COLLEGE PARK — The injuries have spread over 10 months and parts of two Maryland men's basketball seasons.
Finally, senior forward Evan Smotrycz seems ready to declare himself healthy — or as healthy as he has been in a while.
Coming off a season-high 25 minutes in Wednesday's 68-66 win over Indiana at Xfinity Center, Smotrycz is looking to build on what he considers two of his best back-to-back performances of this season when the No. 19 Terps play at Penn State on Saturday.
Against the Hoosiers, Smotrycz had seven points and four rebounds. In Sunday's 71-55 loss at Iowa, his first start this season, Smotrycz had five points, four rebounds and a career-high three blocks in 21 minutes.
After missing the Terps' first five games and eight of 10 to start the year with a broken left foot, then a sprained left ankle, Smotrycz struggled with his conditioning and timing when he returned in late December. He suffered a hairline fracture in the tip of his right thumb against Michigan State on Jan. 17., a Maryland athletic department spokesman said Friday.
Smotrycz kept playing with a protective cast on his right (shooting) hand before removing it for the Iowa game.
"I think lately, I've been getting back in the flow," Smotrycz said Friday before practice. "After they took the cast off my thumb, I've been able to feel the ball a little more. It's kind of hard to handle it when it's on your dominant hand. My body feels good. I want to be playing my best basketball toward this time of year, so things are coming around."
It has been a long time coming for a player who entered his senior year as the team's third-leading returning scorer (11 points per game) and leading returning rebounder (six per game). As a junior, Smotrycz started 28 of 31 games, scored in double figures 19 times and had a team-high three double doubles.
Then, at the tail end of last season, the rash of injuries started.
After scoring 13 points in the first half of an overtime March 9 win over visiting Virginia in the Terps' final regular-season Atlantic Coast Conference game, Smotrycz was said to have suffered back spasms at halftime. He didn't score in the second half, though he played a team-high 39 minutes.
Smotrycz then sat out Maryland's season finale, a 67-65 loss to Florida State in the opening game of the ACC tournament. Though it was never announced, Smotrycz said Friday that he suffered a stress fracture in his back sometime during the Virginia game. "It's been tough," he said.
For a player whose offense revolves around his 3-point shooting, the thumb injury was especially difficult. He has made 16 of his past 34 field goals (47.1 percent), including seven of 18 3-pointers, over the past nine games.

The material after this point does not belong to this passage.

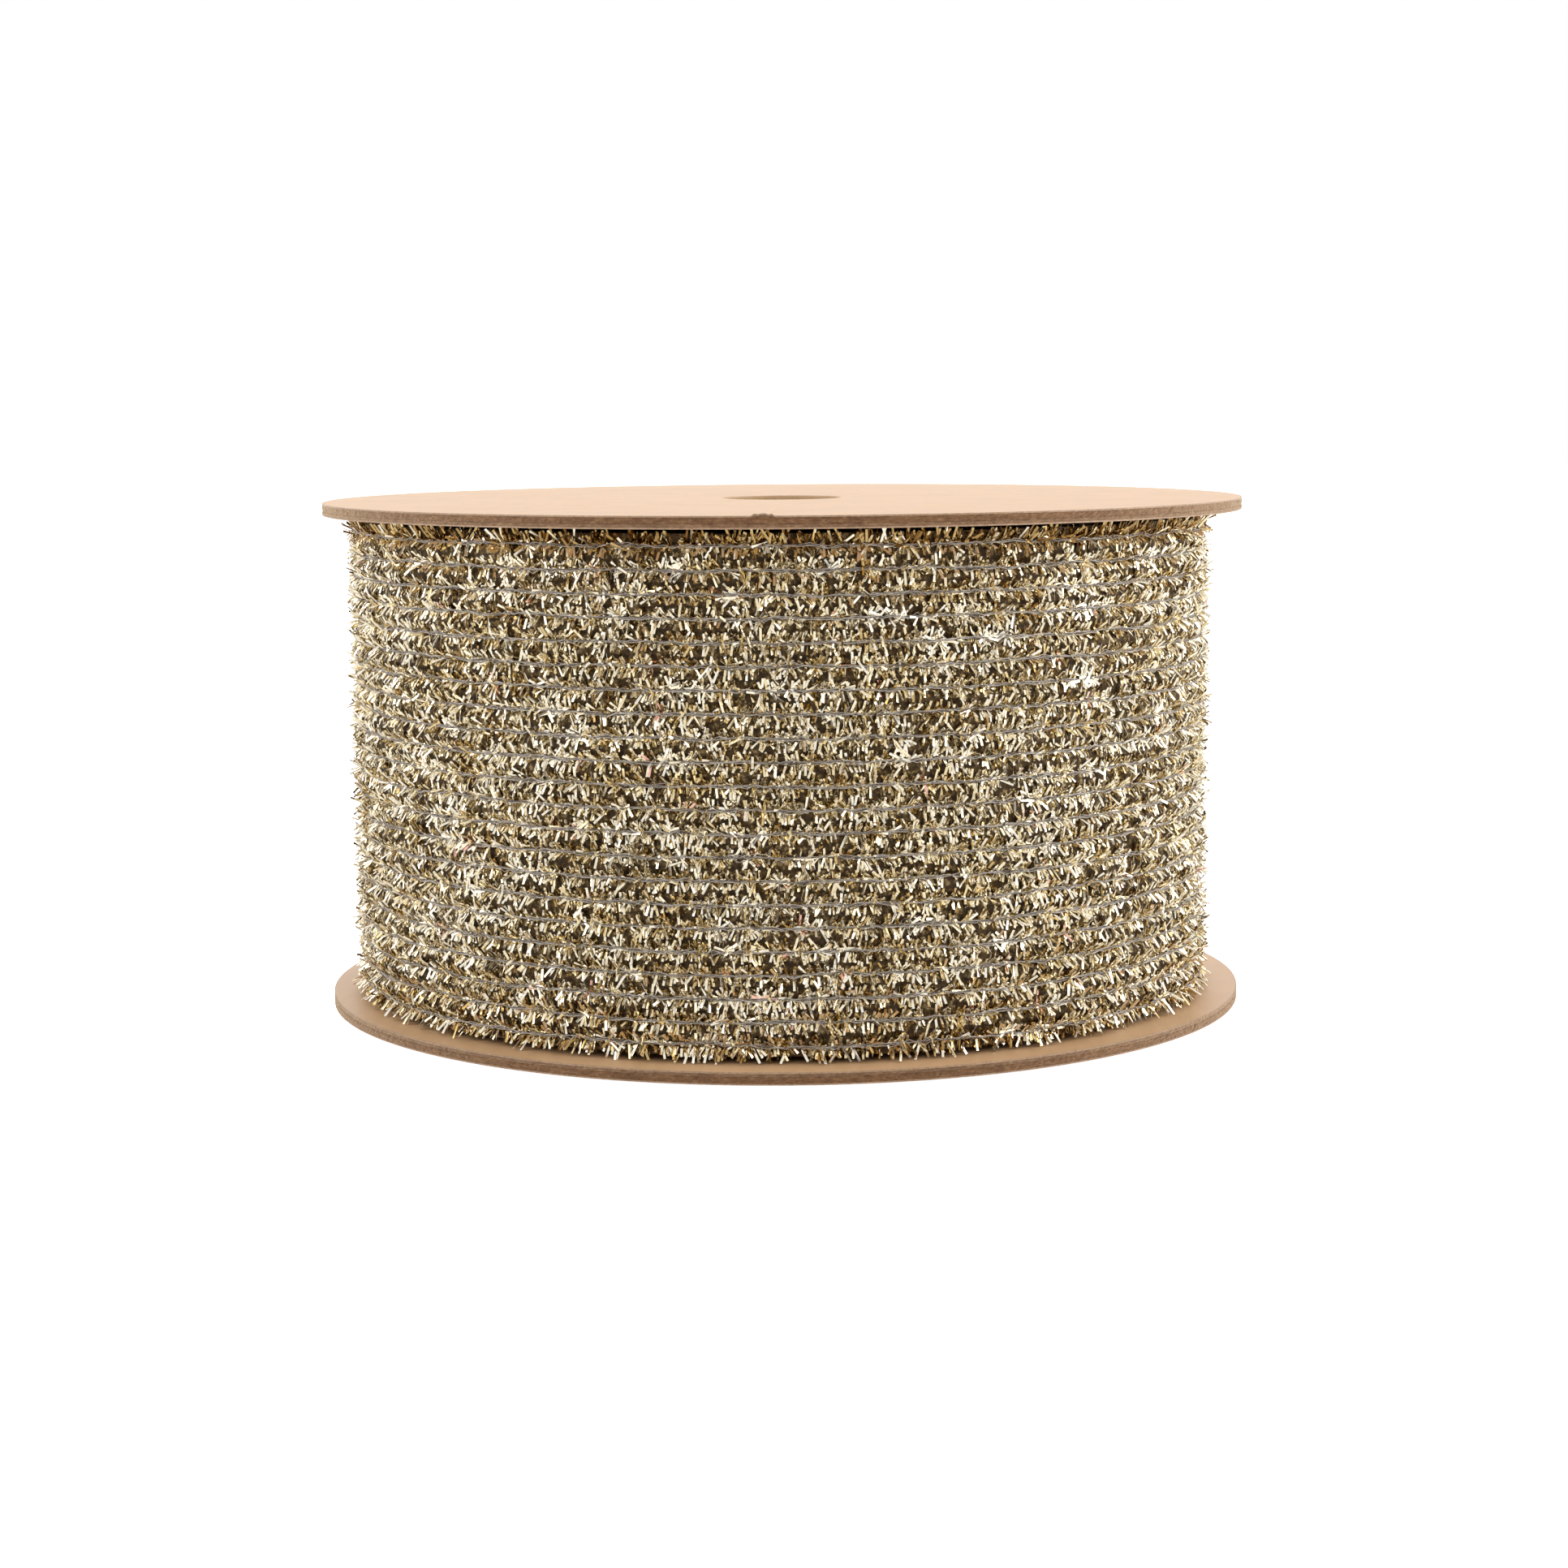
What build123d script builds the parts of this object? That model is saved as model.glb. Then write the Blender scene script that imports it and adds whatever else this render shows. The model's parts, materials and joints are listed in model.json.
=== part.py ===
from build123d import *

import os
from math import cos, degrees, pi, radians, sin

# Ribbon spool: two laminated board flanges glued to a wound paper core. The core carries a roll of
# cut-film tinsel ribbon, 22 corded rows wide, whose outer end peels off the roll.
# Millimetres. +Z runs along the spool's axis, and the origin is the middle of the face it stands on.

os.makedirs("parts", exist_ok=True)

# Flanges: each is two plies of chipboard between two kraft paper liners.
flange_diameter = 125.0
arbor_hole_diameter = 15.875
liner_thickness = 0.2
outer_ply_thickness = 0.8
inner_ply_thickness = 0.4
rim_break = 0.08

# Core: a wound tube with a paper liner inside and a paper wrap outside.
core_diameter = 50.8
core_wrap_thickness = 0.3
core_body_thickness = 1.6
core_liner_thickness = 0.3
glue_thickness = 0.15

# Ribbon
ribbon_width = 63.5
row_count = 22
web_thickness = 0.25
cord_diameter = 0.4
cord_sides = 6
row_corner_share = 0.3
wound_pitch = 1.85
start_tape_thickness = 0.15
start_tape_length = 16.0
start_tape_height = 50.0
tail_length = 70.0
tail_tip_angle = 100.0

# Clearances
side_clearance = 0.75
flange_overhang = 3.5
turn_clearance = 0.35
fit_clearance = 0.05
row_clearance = 0.1
butt_clearance = 0.1
hinge_clearance = 0.4

# The spool's own stack, from the face it stands on to the top.
flange_thickness = 2 * liner_thickness + outer_ply_thickness + inner_ply_thickness
gap_height = ribbon_width + 2 * side_clearance
overall_height = gap_height + 2 * flange_thickness
ribbon_base = flange_thickness + side_clearance

# The roll is a spiral of half circles. Its first turn starts on the tape and its last one ends
# flange_overhang inside the flange's rim, with a whole number of half turns in between.
roll_radius = flange_diameter / 2 - flange_overhang
roll_inner_radius = core_diameter / 2 + start_tape_thickness + fit_clearance
roll_depth = roll_radius - roll_inner_radius + turn_clearance
half_turns = round(2 * (roll_depth / wound_pitch - 1))
pitch = roll_depth / (half_turns / 2 + 1)
strip_thickness = pitch - turn_clearance
spiral_start_radius = roll_inner_radius + strip_thickness / 2 + pitch / 4
spiral_sweep = 180.0 * half_turns
spiral_start_angle = tail_tip_angle + spiral_sweep

tail_radius = roll_radius - strip_thickness / 2
tail_sweep = degrees(tail_length / tail_radius)
peel_at = spiral_sweep - tail_sweep
turn_start = peel_at - 360.0 - 2 * degrees(butt_clearance / tail_radius)
butt_sweep = degrees(butt_clearance / tail_radius)
hinge_sweep = degrees(hinge_clearance / 2 / tail_radius)

# Layers of the ribbon, as offsets from its middle line, outwards.
web_inner = -strip_thickness / 2
web_outer = web_inner + web_thickness
row_inner = web_outer + fit_clearance
cord_outer = strip_thickness / 2
row_outer = cord_outer - cord_diameter - fit_clearance
row_pitch = ribbon_width / row_count


def direction(angle):
    """Unit vector at an angle in the plan, in degrees."""
    return Vector(cos(radians(angle)), sin(radians(angle)))


def half_turn(index):
    """Centre and radius of one half circle of the spiral's middle line."""
    side = -1 if index % 2 == 0 else 1
    centre = direction(spiral_start_angle) * (side * pitch / 4)
    return centre, spiral_start_radius + index * pitch / 2


def spiral_point(sweep, offset, index):
    """Point on the spiral, sweep degrees from its start and offset outwards, on one half turn."""
    centre, radius = half_turn(index)
    return centre + direction(spiral_start_angle - sweep) * (radius + offset)


def spiral_spans(first, last):
    """The pieces of half turns between two sweeps, as (index, from, to)."""
    spans = []
    for index in range(half_turns):
        low = max(first, 180.0 * index)
        high = min(last, 180.0 * (index + 1))
        if high > low:
            spans.append((index, low, high))
    return spans


def spiral_arcs(first, last, offset, backwards=False):
    """Draws the spiral between two sweeps at an offset, inside a BuildLine."""
    spans = spiral_spans(first, last)
    for index, low, high in reversed(spans) if backwards else spans:
        ends = [low, (low + high) / 2, high]
        if backwards:
            ends.reverse()
        ThreePointArc(*[spiral_point(sweep, offset, index) for sweep in ends])


def band(span, inner, outer):
    """A strip of the ribbon's full width between two sweeps and two offsets of the spiral."""
    first, last = span
    near = spiral_spans(first, last)[0][0]
    far = spiral_spans(first, last)[-1][0]
    with BuildPart() as strip:
        with BuildSketch(Plane.XY.offset(ribbon_base)):
            with BuildLine():
                spiral_arcs(first, last, outer)
                Line(spiral_point(last, outer, far), spiral_point(last, inner, far))
                spiral_arcs(first, last, inner, backwards=True)
                Line(spiral_point(first, inner, near), spiral_point(first, outer, near))
            make_face()
        extrude(amount=ribbon_width)
    return strip.part


def section_plane(sweep, offset, height):
    """Plane across the ribbon: X outwards, Z along its length, at a height up the spool."""
    index = spiral_spans(sweep, sweep + 1)[0][0]
    outwards = direction(spiral_start_angle - sweep)
    along = Vector(outwards.Y, -outwards.X)
    start = spiral_point(sweep, offset, index)
    return Plane(origin=(start.X, start.Y, height), x_dir=outwards, z_dir=along)


def row_height(row):
    """Height of a row's middle, counted from the top row down."""
    return ribbon_base + ribbon_width - (row + 0.5) * row_pitch


def write(part, name):
    """Labels a finished sub-part and writes its file."""
    part.label = name
    export_step(part, f"parts/{name}.step")


# Flanges, bottom and top. Each layer is a disc with the arbor hole through it.
flange_layers = [
    ("liner_outer", liner_thickness),
    ("ply_outer", outer_ply_thickness),
    ("ply_inner", inner_ply_thickness),
    ("liner_inner", liner_thickness),
]


def flange_layer(name, level, thickness, open_side):
    """One disc of a flange. An outer liner's rims are softened on its open side."""
    with BuildPart() as disc:
        with BuildSketch(Plane.XY.offset(level)):
            Circle(flange_diameter / 2)
            Circle(arbor_hole_diameter / 2, mode=Mode.SUBTRACT)
        extrude(amount=thickness)
        if name.endswith("liner_outer"):
            open_face = disc.faces().filter_by(Axis.Z).sort_by(Axis.Z)[open_side]
            chamfer(open_face.edges(), rim_break)
    write(disc.part, name)


level = 0.0
for layer, thickness in flange_layers:
    flange_layer(f"bottom_{layer}", level, thickness, 0)
    level += thickness

level = overall_height
for layer, thickness in flange_layers:
    level -= thickness
    flange_layer(f"top_{layer}", level, thickness, -1)

# Core, with a glue ring at each end that holds it to its flange.
core_inner_diameter = core_diameter - 2 * (core_wrap_thickness + core_body_thickness + core_liner_thickness)
core_layers = [
    ("core_wrap", core_wrap_thickness),
    ("core_body", core_body_thickness),
    ("core_liner", core_liner_thickness),
]
outside = core_diameter / 2
for layer, thickness in core_layers:
    with BuildPart() as tube:
        with BuildSketch(Plane.XY.offset(flange_thickness + glue_thickness)):
            Circle(outside)
            Circle(outside - thickness, mode=Mode.SUBTRACT)
        extrude(amount=gap_height - 2 * glue_thickness)
    write(tube.part, layer)
    outside -= thickness

glue_levels = {
    "bottom_glue_ring": flange_thickness,
    "top_glue_ring": flange_thickness + gap_height - glue_thickness,
}
for glue_name, glue_level in glue_levels.items():
    with BuildPart() as ring:
        with BuildSketch(Plane.XY.offset(glue_level)):
            Circle(core_diameter / 2)
            Circle(core_inner_diameter / 2, mode=Mode.SUBTRACT)
        extrude(amount=glue_thickness)
    write(ring.part, glue_name)

# Tape that holds the ribbon's inner end to the core, under the first stretch of the first turn.
tape_sweep = degrees(start_tape_length / (core_diameter / 2))
with BuildPart() as start_tape:
    with BuildSketch(Plane.XY.offset(overall_height / 2 - start_tape_height / 2)):
        with BuildLine():
            tape_outer = core_diameter / 2 + start_tape_thickness
            CenterArc((0, 0), tape_outer, spiral_start_angle - tape_sweep, tape_sweep)
            Line(
                direction(spiral_start_angle) * tape_outer,
                direction(spiral_start_angle) * (core_diameter / 2),
            )
            CenterArc((0, 0), core_diameter / 2, spiral_start_angle, -tape_sweep)
            Line(
                direction(spiral_start_angle - tape_sweep) * (core_diameter / 2),
                direction(spiral_start_angle - tape_sweep) * tape_outer,
            )
        make_face()
    extrude(amount=start_tape_height)
write(start_tape.part, "start_tape")

# Ribbon, inner turns: one closed strip as thick as the squeezed ribbon.
inner_span = (0.0, turn_start - butt_sweep)
write(band(inner_span, -strip_thickness / 2, strip_thickness / 2), "ribbon_inner_turns")

# Ribbon, outer turn and loose end. Each is a thin web of binding threads, a row of tinsel on the
# web for every cord, and the cord on top. The outer turn starts under the loose end and the loose
# end hinges outwards on its own outer face, so its root clears the turn that it leaves.
turn_span = (turn_start, peel_at - hinge_sweep)
tail_span = (peel_at + hinge_sweep, spiral_sweep)


def tinsel_row(span, row):
    """One row of tinsel over a stretch of the spiral, with its corners cut."""
    middle = (row_inner + row_outer) / 2
    depth = row_outer - row_inner
    with BuildPart() as strand:
        with BuildLine():
            spiral_arcs(*span, middle)
        path = strand.pending_edges_as_wire
        lift = Location((0, 0, row_height(row)))
        with BuildSketch(section_plane(span[0], middle, row_height(row))):
            outline = Rectangle(depth, row_pitch - row_clearance)
            chamfer(outline.vertices(), depth * row_corner_share)
        sweep(path=path.moved(lift))
    return strand.part


def cord(span, row):
    """The cord that binds one row, over a stretch of the spiral."""
    middle = cord_outer - cord_diameter / 2
    with BuildPart() as strand:
        with BuildLine():
            spiral_arcs(*span, middle)
        path = strand.pending_edges_as_wire
        lift = Location((0, 0, row_height(row)))
        with BuildSketch(section_plane(span[0], middle, row_height(row))):
            RegularPolygon(cord_diameter / 2, cord_sides)
        sweep(path=path.moved(lift))
    return strand.part


write(band(turn_span, web_inner, web_outer), "outer_turn_web")
for row in range(row_count):
    write(tinsel_row(turn_span, row), f"tinsel_row_{row + 1:02d}")
write(Compound(children=[cord(turn_span, row) for row in range(row_count)]), "outer_turn_cords")

write(band(tail_span, web_inner, web_outer), "loose_end_web")
write(Compound(children=[tinsel_row(tail_span, row) for row in range(row_count)]), "loose_end_rows")
write(Compound(children=[cord(tail_span, row) for row in range(row_count)]), "loose_end_cords")

# The loose end's hinge, on its outer face, and the ribbon's length.
last_turn = spiral_spans(peel_at, peel_at + 1)[0][0]
hinge = spiral_point(peel_at, cord_outer, last_turn)
ribbon_length = sum(pi * half_turn(index)[1] for index in range(half_turns))
print(f"height {overall_height:.3f}  strip {strip_thickness:.4f}")
print(f"turns {half_turns / 2:.1f}  pitch {pitch:.4f}")
print(f"ribbon length {ribbon_length:.0f}  row pitch {row_pitch:.4f}")
print(f"hinge {hinge.X:.4f} {hinge.Y:.4f}  tail sweep {tail_sweep:.2f}")
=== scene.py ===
# %% [markdown]
# # A spool of tinsel ribbon
# Two board flanges are glued to a wound paper core, and the core carries a wide roll of corded
# tinsel ribbon. The CAD model gives every size and place. This lesson loads it as a fixed frame and
# models what the eye sees: board with raw cut edges, thousands of film slivers, and twisted cords.

# %% Load the frame and keep its box
import bpy
import json
import math
import numpy as np
from mathutils import Matrix, Vector


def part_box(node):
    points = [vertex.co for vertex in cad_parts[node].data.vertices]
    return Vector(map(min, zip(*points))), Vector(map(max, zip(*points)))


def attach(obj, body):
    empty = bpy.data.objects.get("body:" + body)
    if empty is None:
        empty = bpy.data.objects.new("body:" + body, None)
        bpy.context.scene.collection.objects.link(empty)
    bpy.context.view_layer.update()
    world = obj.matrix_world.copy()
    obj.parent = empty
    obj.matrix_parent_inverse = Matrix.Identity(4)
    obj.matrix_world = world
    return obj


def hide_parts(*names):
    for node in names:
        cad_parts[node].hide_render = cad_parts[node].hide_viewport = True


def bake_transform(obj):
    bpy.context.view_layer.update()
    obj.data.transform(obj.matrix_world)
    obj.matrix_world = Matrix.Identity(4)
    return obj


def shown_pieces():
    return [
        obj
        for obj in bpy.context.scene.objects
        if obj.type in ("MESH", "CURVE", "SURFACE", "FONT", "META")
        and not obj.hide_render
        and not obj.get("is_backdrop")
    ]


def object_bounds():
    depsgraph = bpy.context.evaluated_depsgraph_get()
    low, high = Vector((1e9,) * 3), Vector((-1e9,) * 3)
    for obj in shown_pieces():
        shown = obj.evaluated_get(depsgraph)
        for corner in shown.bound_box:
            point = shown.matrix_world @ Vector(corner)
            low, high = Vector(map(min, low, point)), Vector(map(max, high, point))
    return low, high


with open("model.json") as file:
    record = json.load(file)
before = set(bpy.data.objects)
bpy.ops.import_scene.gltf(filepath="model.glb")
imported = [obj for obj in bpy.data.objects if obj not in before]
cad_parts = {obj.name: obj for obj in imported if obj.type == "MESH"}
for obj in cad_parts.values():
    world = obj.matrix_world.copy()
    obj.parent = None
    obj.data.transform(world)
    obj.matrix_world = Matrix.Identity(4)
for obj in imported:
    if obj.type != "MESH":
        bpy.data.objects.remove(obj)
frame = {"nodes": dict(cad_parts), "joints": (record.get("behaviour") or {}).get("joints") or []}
cad_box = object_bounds()
MM = 0.001
print("nodes", len(frame["nodes"]), "box", [round(v, 4) for v in cad_box[1]])

# %% [markdown]
# ## Sizes
# What the CAD model knows is read from its boxes and its record: the flange, the hinge of the loose
# end and the height of each row. What only the looks need, such as the size of one film sliver, is
# named here, in metres, so that one number can be changed and the whole ribbon follows.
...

"It's tough to shoot when you have something on your thumb [of your shooting hand], let alone [when] it's hurting like that," Smotrycz said. "No excuses, but it's not easy."
Asked whether he considered allowing the thumb to heal before playing again, Smotrycz said: "I would've sat out, [but] we're too good. I feel like I can help the team in too many ways to sit out. I think we have a chance to do something special."
After starting most of last season at power forward and expecting to start as a senior, Smotrycz has adjusted to his role backing up junior Jake Layman at power forward and sophomore Damonte Dodd at center.
"Defensively, I think I'm a pretty good positional defensive player," said Smotrycz, whose defense has improved since last season. "I'm not going to get off the floor to block shots like some of the other guys, but I can guard the post fine. I can guard the perimeter."
Maryland coach Mark Turgeon said one of the reasons Smotrycz remained in the team's rotation despite his earlier shooting woes was that "he is a smart player. He gets guys all in the right spots."
If Smotrycz is hitting his shots, he can be effective when Layman and senior guard Dez Wells post up down low. A creative passer, Smotrycz tends to get in trouble when he tries to do too much with the ball, such as leading the break himself after a rebound. (He played point guard on the youth team his dad, Zee, coached).
Turgeon has been supportive of Smotrycz throughout the season and acknowledged after the Indiana game that "he looked like Evan Smotrycz. He hadn't looked like Evan at all this year. It was good to see. It's been a struggle, been a tough year."
As he heads toward Maryland's Senior Day on Feb. 28 — and his long-awaited reunion with Michigan, where he played his first two seasons before transferring — Smotrycz said he is "just trying to stay positive. I've said it [to the media] a bunch of times; it's the same old story. I want to play my best toward the end of the year and March, and hopefully, it's moving toward that."
He also doesn't want to jinx himself.
"I'd never been hurt" before, Smotrycz said. "They say it comes in threes. I've got my three, and I'm done."